Rich and Poor at the Table

The gap between patrician and plebeian kitchens was enormous. A poor family in the Subura might subsist on porridge, lentils, turnips, cheese, and cheap wine, supplemented by handouts from patrons during the saturnalia and other festivals. A wealthy senator, by contrast, could feast on exotic fare recorded by the first-century gourmand Marcus Gavius Apicius in his cookbook De re coquinaria: roast peacock (often served to display wealth more than flavor), stuffed dormice (glires) raised in special terracotta jars called gliraria, boiled cuttlefish in its own ink, and flamingo tongues. The poet Juvenal complained bitterly about such excess in his Satires, and the emperor Vitellius reportedly served a single dish — the legendary census — that combined ingredients from across the empire in tribute to the gods.

Meat, Fish, and the Markets

Meat was relatively rare for ordinary Romans, who ate pork, goat, and lamb more often than beef.

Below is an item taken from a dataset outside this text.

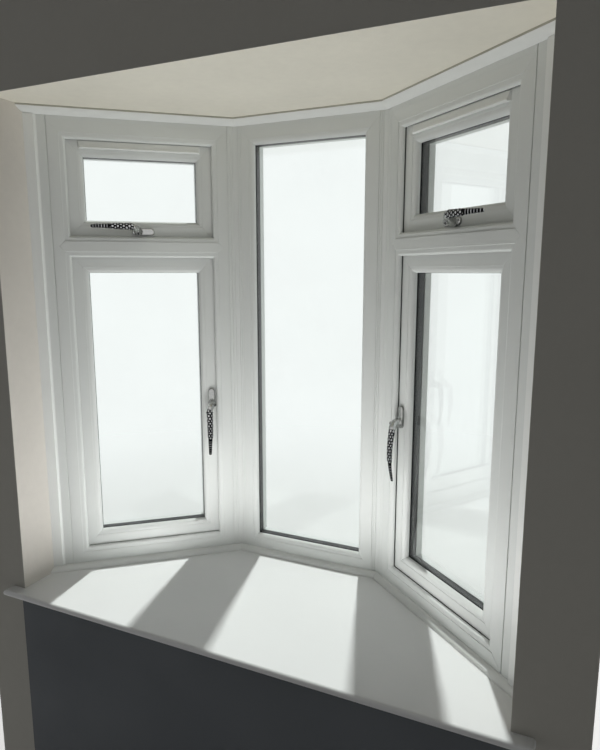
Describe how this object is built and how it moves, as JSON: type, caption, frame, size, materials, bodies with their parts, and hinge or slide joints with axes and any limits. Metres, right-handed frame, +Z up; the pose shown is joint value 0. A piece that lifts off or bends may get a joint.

Pork was the most popular, appearing as sausage, ham, and the festive roast sucking pig. Fish, however, was ubiquitous among the wealthy: the poet Martial wrote smugly about the freshness of mullet from the Bay of Naples, while the statesman Cicero famously dreamed of a dinner date that turned out to be modest on fish. Fresh produce came from the bustling macellum (meat market) and the forum, where traders from across the Mediterranean sold asparagus from Italy, cherries from Roman Britain, and dates from Roman Egypt.

The Grain Dole and the Annona

The Roman state recognized early on that feeding the city of Rome was a political necessity. By the late Republic, subsidized and free grain distributions were common; under Augustus the praefectus annonae was appointed to manage the supply, and under Claudius and Septimius Severus the dole was expanded to include free olive oil. Ships of the Roman navy and merchant fleets, organized from the great port of Ostia, brought grain from Egypt in a six-day voyage from Alexandria during the summer monsoon.

Apicius and the Art of Roman Cooking

The single most important surviving source on Roman cookery is the cookbook attributed to Apicius, a first-century gourmet who allegedly poisoned himself when he calculated that his remaining fortune could only fund a modest menu. The work, compiled in its current form around the fourth century, contains nearly 500 recipes — including a celebrated honey-and-pepper sauce for dormice and a surprisingly sophisticated method for caramelizing vegetables. Roman cooks used herbs such as silphium (now extinct), lovage, rue, and coriander, as well as imported spices that grew costlier as the empire aged: pepper from India, cinnamon from Arabia, and cloves from the Spice Islands. A legionary far from home, stationed on the Roman frontiers, might receive a ration of grain, bacon, salt, and posca (sour wine) — a far cry from Apicius’s feasts, but built on the same Mediterranean foundation.